Lin Jian mengungkapkan kehadiran BRP Sierra Madre di kawasan yang disengketakan menjadi bukti kuat atas provokasi dan pelanggaran terus-menerus yang dilakukan Filipina terhadap China selama beberapa dekade.

"Itikad buruk Filipina dan pelanggaran terhadap semangat Deklarasi Perilaku Para Pihak di Laut China Selatan, serta kerugian yang ditimbulkan terhadap lingkungan hidup di Laut Cina Selatan.

"Kami mendesak Filipina untuk segera berhenti melakukan provokasi dan melanggar kedaulatan Tiongkok," ungkap Lin Jian.

Ia juga meminta agar Filipina kembali ke jalur yang benar dan menangani perselisihan dengan baik melalui jalur dialog dan konsultasi sesegera mungkin.

Panglima Militer Filipina Jenderal Romeo Brawner Jr sebelumnya mengakui bahwa mereka memiliki senjata di kapal tersebut tapi tidak menggunakannya.

Ia mengatakan tentara Filipina bertempur dengan tangan kosong untuk mencegah pasukan China menyerang mereka.

Pemerintah China mengklaim memiliki hak kedaulatan dan yurisdiksi atas kepulauan yang disebut "Nanhai Zhudao" di Laut China Selatan yaitu terdiri dari Dongsha Qundao, Xisha Qundao, Zhongsha Qundao dan Nansha Qundao atau lebih dikenal sebagai Kepulauan Pratas, Kepulauan Paracel, Kepulauan Spratly dan area Tepi Macclesfield.

Pulau karang itu disebut China dengan nama "Ren'ai Jiao", sedangkan oleh Filipina sebagai "Beting Ayungin" merupakan bagian dari Kepulauan Spratly yang disengketakan kedua negara, selain juga beberapa negara Asia Tenggara lainnya.

Laut China Selatan hingga saat ini masih menjadi titik panas permasalahan di kawasan karena China mengklaim hampir seluruh perairan di Laut China Selatan.

Negara-negara anggota ASEAN yaitu Brunei Darussalam, Malaysia, Vietnam, dan Filipina juga mengklaim wilayah tersebut.

Terbaru, Pemerintah China memberlakukan aturan baru operasi mereka di Laut China Selatan.
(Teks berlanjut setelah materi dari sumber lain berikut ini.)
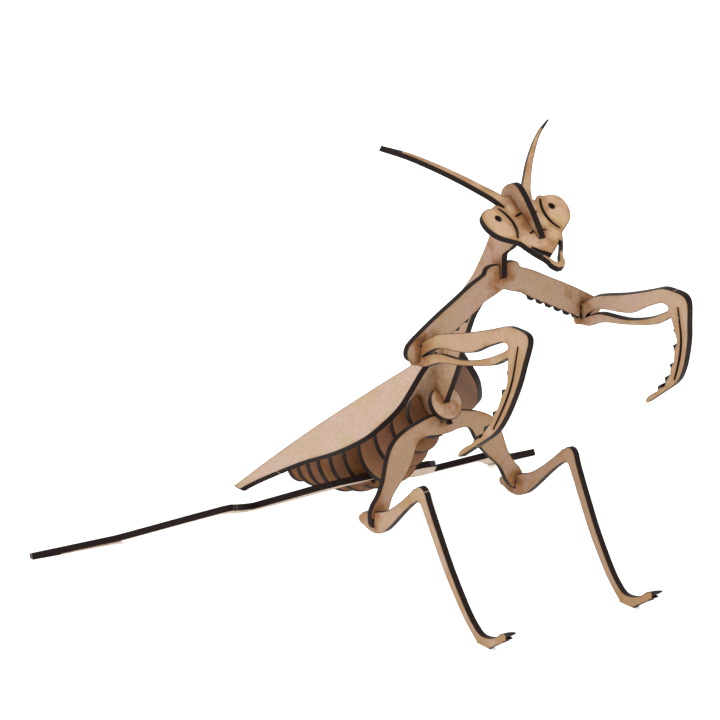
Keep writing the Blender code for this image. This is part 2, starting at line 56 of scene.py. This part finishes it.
# the cut edge and the net of points on a face
ROUND = 0.13                    # the cut edge's rounded arris
RIPPLE = 0.025                  # how far the beam's wander moves the cut edge
INSETS = (0.34, 0.7)            # rows of points behind the arris that carry the burnt margin
BACK_ROW = 1.3                  # the last row behind the arris, at least
GRID, GRID_GAP = 2.1, 1.9       # spacing of the points inside a face, and their gap to a cut
SPUR_GRID, SPUR_GAP = 0.35, 0.2     # the same inside a spur
CREASE = 48.0                   # edges sharper than this stay sharp, degrees

# heat
GLOW = 2.6                      # reach of the heat of a cut
SOOT_AND_SHADE_REACH = 8.0                      # reach of the smoke scorch and painted shade round a joint

# arris and wall of a cut edge: (inset from the outline, depth from the face)
WALL = ((ROUND, 0.0), (0.05, 0.035), (0.0, 0.13), (0.0, 0.7), (0.03, 1.5), (0.05, 2.3),
        (0.06, BOARD - 0.13), (0.10, BOARD - 0.035), (ROUND + 0.04, BOARD))

# face colour (linear), partly painted shade since the tones were matched part by part under this
# light, browning by heat, scorch and painted shade at the joints, and the half width below which a
# strip of wood is burnt through.  A node's own entry goes before its family's.
FINISH_AND_SHADE = {
    "wing": ((0.415, 0.306, 0.232), 0.35, 0.5, 0.0),
    # painted shade: wing_left's inner face is made darker, and takes more scorch and painted
    # shade, for the shade it lies in
    "wing_left": ((0.250, 0.125, 0.062), 0.45, 0.9, 0.0),
    "head": ((0.435, 0.290, 0.185), 0.85, 1.1, 0.6),
    "hook": ((0.376, 0.263, 0.181), 0.62, 1.2, 0.0),
    "hook_right": ((0.356, 0.240, 0.152), 0.75, 1.2, 0.0),
    "body": ((0.345, 0.222, 0.148), 0.50, 1.2, 0.0),
    "arms": ((0.350, 0.236, 0.158), 0.75, 1.6, 0.0),
    "mid": ((0.322, 0.208, 0.128), 0.80, 1.4, 1.3),
    "mid_leg_right": ((0.350, 0.240, 0.158), 0.80, 1.1, 1.3),
    "hip": ((0.400, 0.270, 0.180), 0.70, 1.3, 0.0),
    "hind": ((0.460, 0.360, 0.280), 0.45, 0.5, 0.0),
    # painted shade: the rings are dark, ring_01 and ring_05 most, partly for the shade under the
    # wings and body
    "ring": ((0.285, 0.140, 0.075), 0.60, 1.15, 0.0),
    "ring_01": ((0.205, 0.088, 0.048), 0.60, 1.15, 0.0),
    "ring_05": ((0.200, 0.085, 0.038), 0.60, 1.15, 0.0),
    "ring_07": ((0.315, 0.150, 0.070), 0.60, 1.15, 0.0),
    "ring_09": ((0.300, 0.150, 0.070), 0.60, 1.15, 0.0),
}
SPINED = ("hook", "arms")       # boards whose small spurs are burnt through

# colours of the wood (linear)
ROSY, STRAW = (1.0, 0.965, 1.03), (0.95, 0.94, 0.80)    # two casts that cloud the board
DULL = (0.93, 0.92, 0.91)       # the darker side of the grain
FLECK = (0.16, 0.09, 0.05)      # dark bits of bark in the fibre
BROWNED = (0.270, 0.140, 0.048)     # wood warmed where cuts run close together
SCORCH_AND_SHADE = (0.225, 0.092, 0.026)    # smoke stain round a joint, with painted shade between boards
TAR_AND_SHADE = (0.070, 0.030, 0.013)  # its dark core where two boards touch, partly painted contact shade
MARGIN = (0.085, 0.040, 0.018)  # burnt line along a cut
CHAR = (0.0085, 0.0045, 0.0040)
CHAR_LINE = (0.0160, 0.0100, 0.0085)    # lighter lines across the cut edge
CHAR_ENTRY = (0.032, 0.016, 0.009)      # browner char where the beam came in
ASH = (0.050, 0.038, 0.034)
BARE = (0.330, 0.215, 0.140)    # broken wood of a holding tab
TAB_EVERY, TAB_FROM = 113.0, 37.0   # spacing of the tabs along a cut, and where they start

# camera and light
AIM, DISTANCE = (-50.55, -20.294, 116.9), 2780.0
AROUND, ABOVE = -36.746, 19.649     # camera direction, degrees
LENS, SENSOR = 320.25, 36.0
SKY, KEY, TOP = 1.30, 15.0, 4.0     # strength of the surroundings and the two soft boxes
PAPER_GLOW = 0.28               # light that comes up through the sweep
PAPER_SIZE, PAPER_DROP = 14.0, 0.00005  # half width of the sweep and its gap to the feet, m


# ------------------------------------------------------------------ outlines read from the frame
def welded(node):
    """Corner points in mm and triangles of a CAD node, with its doubled points merged."""
    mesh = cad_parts[node].data
    co = np.zeros(len(mesh.vertices) * 3)
    mesh.vertices.foreach_get("co", co)
    mesh.calc_loop_triangles()
    tri = np.zeros(len(mesh.loop_triangles) * 3, int)
    mesh.loop_triangles.foreach_get("vertices", tri)
    keys, where = np.unique(np.round(co.reshape(-1, 3) / MM, 3), axis=0, return_inverse=True)
    tri = where.reshape(-1)[tri].reshape(-1, 3)
    whole = (tri[:, 0] != tri[:, 1]) & (tri[:, 1] != tri[:, 2]) & (tri[:, 2] != tri[:, 0])
    return keys, tri[whole]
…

Berdasarkan pedoman baru itu, China bisa menahan tersangka pelanggar hingga 60 hari.

Undang-undang yang sudah diterbitkan sejak 2021 itu mengatur soal izin bagi penjaga pantai China yang dapat menembaki kapal asing, menghancurkan bangunan negara lain yang didirikan di atas terumbu karang yang diklaim milik China dan hak untuk memeriksa kapal asing di perairan yang disebut kepemilikan China.